======== Data extract

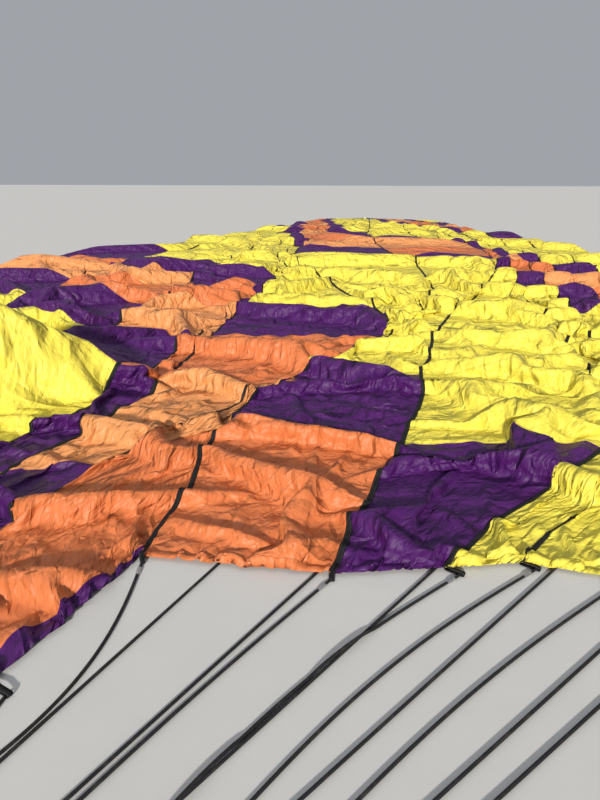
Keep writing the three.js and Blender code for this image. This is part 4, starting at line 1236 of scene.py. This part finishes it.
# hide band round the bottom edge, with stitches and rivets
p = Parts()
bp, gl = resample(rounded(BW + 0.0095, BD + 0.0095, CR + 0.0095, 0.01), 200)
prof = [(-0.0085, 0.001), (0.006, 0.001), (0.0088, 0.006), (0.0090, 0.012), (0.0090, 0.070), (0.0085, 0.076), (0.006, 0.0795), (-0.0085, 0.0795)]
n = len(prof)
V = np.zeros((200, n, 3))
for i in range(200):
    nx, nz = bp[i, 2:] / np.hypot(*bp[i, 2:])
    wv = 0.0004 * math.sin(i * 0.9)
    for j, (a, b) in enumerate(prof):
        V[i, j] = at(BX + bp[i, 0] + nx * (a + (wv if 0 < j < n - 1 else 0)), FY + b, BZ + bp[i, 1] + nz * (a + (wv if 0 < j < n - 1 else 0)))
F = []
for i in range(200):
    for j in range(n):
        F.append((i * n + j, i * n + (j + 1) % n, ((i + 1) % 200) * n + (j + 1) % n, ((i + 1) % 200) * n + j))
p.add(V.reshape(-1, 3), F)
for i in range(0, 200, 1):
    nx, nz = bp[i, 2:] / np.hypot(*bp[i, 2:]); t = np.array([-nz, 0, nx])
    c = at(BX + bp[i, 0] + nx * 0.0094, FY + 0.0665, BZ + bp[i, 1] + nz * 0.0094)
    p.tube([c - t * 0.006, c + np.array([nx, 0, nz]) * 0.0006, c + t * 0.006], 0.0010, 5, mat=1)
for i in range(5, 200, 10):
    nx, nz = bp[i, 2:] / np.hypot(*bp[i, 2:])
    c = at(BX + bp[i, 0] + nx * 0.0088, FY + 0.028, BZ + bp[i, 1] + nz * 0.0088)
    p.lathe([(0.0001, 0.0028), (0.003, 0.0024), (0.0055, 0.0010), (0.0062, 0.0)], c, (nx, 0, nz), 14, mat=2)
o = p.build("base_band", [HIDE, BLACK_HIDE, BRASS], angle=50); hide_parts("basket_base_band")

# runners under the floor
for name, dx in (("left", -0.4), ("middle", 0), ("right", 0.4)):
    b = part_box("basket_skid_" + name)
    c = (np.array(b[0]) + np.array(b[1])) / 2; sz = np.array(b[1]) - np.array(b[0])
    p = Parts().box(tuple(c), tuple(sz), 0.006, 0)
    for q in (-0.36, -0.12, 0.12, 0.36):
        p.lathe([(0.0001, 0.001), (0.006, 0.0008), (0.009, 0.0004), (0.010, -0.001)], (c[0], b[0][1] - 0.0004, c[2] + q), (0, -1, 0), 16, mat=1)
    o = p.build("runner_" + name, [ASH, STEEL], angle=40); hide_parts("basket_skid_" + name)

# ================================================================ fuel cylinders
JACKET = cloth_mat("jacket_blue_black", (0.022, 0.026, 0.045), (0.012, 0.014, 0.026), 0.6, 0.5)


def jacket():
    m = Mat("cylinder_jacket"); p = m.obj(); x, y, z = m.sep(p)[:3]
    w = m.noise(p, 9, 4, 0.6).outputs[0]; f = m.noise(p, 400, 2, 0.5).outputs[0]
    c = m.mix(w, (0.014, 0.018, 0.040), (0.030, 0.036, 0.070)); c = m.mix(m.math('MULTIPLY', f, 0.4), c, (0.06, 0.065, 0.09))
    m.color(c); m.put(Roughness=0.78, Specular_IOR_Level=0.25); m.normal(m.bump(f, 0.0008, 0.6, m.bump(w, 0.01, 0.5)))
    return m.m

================

### Problem to solve
Emit the full listing verbatim.

### Written response
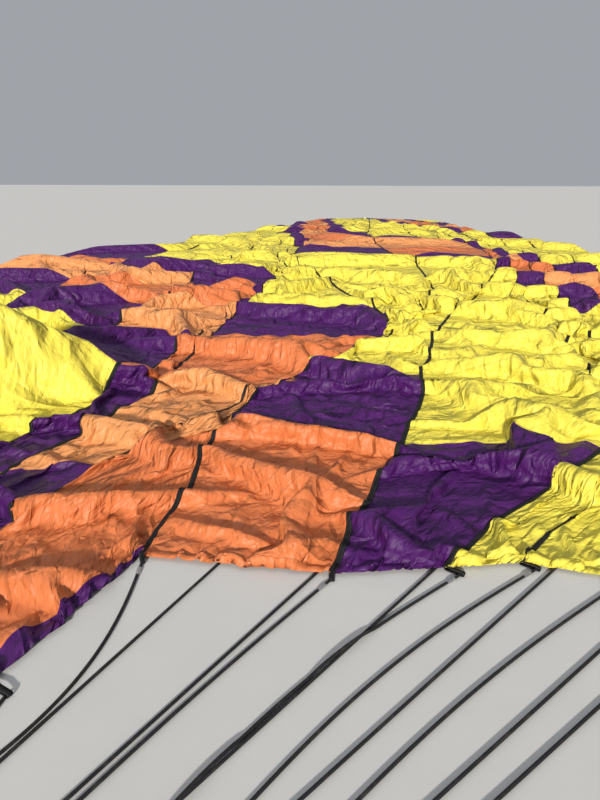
Keep writing the three.js and Blender code for this image. This is part 4, starting at line 1236 of scene.py. This part finishes it.
# hide band round the bottom edge, with stitches and rivets
p = Parts()
bp, gl = resample(rounded(BW + 0.0095, BD + 0.0095, CR + 0.0095, 0.01), 200)
prof = [(-0.0085, 0.001), (0.006, 0.001), (0.0088, 0.006), (0.0090, 0.012), (0.0090, 0.070), (0.0085, 0.076), (0.006, 0.0795), (-0.0085, 0.0795)]
n = len(prof)
V = np.zeros((200, n, 3))
for i in range(200):
    nx, nz = bp[i, 2:] / np.hypot(*bp[i, 2:])
    wv = 0.0004 * math.sin(i * 0.9)
    for j, (a, b) in enumerate(prof):
        V[i, j] = at(BX + bp[i, 0] + nx * (a + (wv if 0 < j < n - 1 else 0)), FY + b, BZ + bp[i, 1] + nz * (a + (wv if 0 < j < n - 1 else 0)))
F = []
for i in range(200):
    for j in range(n):
        F.append((i * n + j, i * n + (j + 1) % n, ((i + 1) % 200) * n + (j + 1) % n, ((i + 1) % 200) * n + j))
p.add(V.reshape(-1, 3), F)
for i in range(0, 200, 1):
    nx, nz = bp[i, 2:] / np.hypot(*bp[i, 2:]); t = np.array([-nz, 0, nx])
    c = at(BX + bp[i, 0] + nx * 0.0094, FY + 0.0665, BZ + bp[i, 1] + nz * 0.0094)
    p.tube([c - t * 0.006, c + np.array([nx, 0, nz]) * 0.0006, c + t * 0.006], 0.0010, 5, mat=1)
for i in range(5, 200, 10):
    nx, nz = bp[i, 2:] / np.hypot(*bp[i, 2:])
    c = at(BX + bp[i, 0] + nx * 0.0088, FY + 0.028, BZ + bp[i, 1] + nz * 0.0088)
    p.lathe([(0.0001, 0.0028), (0.003, 0.0024), (0.0055, 0.0010), (0.0062, 0.0)], c, (nx, 0, nz), 14, mat=2)
o = p.build("base_band", [HIDE, BLACK_HIDE, BRASS], angle=50); hide_parts("basket_base_band")

# runners under the floor
for name, dx in (("left", -0.4), ("middle", 0), ("right", 0.4)):
    b = part_box("basket_skid_" + name)
    c = (np.array(b[0]) + np.array(b[1])) / 2; sz = np.array(b[1]) - np.array(b[0])
    p = Parts().box(tuple(c), tuple(sz), 0.006, 0)
    for q in (-0.36, -0.12, 0.12, 0.36):
        p.lathe([(0.0001, 0.001), (0.006, 0.0008), (0.009, 0.0004), (0.010, -0.001)], (c[0], b[0][1] - 0.0004, c[2] + q), (0, -1, 0), 16, mat=1)
    o = p.build("runner_" + name, [ASH, STEEL], angle=40); hide_parts("basket_skid_" + name)

# ================================================================ fuel cylinders
JACKET = cloth_mat("jacket_blue_black", (0.022, 0.026, 0.045), (0.012, 0.014, 0.026), 0.6, 0.5)


def jacket():
    m = Mat("cylinder_jacket"); p = m.obj(); x, y, z = m.sep(p)[:3]
    w = m.noise(p, 9, 4, 0.6).outputs[0]; f = m.noise(p, 400, 2, 0.5).outputs[0]
    c = m.mix(w, (0.014, 0.018, 0.040), (0.030, 0.036, 0.070)); c = m.mix(m.math('MULTIPLY', f, 0.4), c, (0.06, 0.065, 0.09))
    m.color(c); m.put(Roughness=0.78, Specular_IOR_Level=0.25); m.normal(m.bump(f, 0.0008, 0.6, m.bump(w, 0.01, 0.5)))
    return m.m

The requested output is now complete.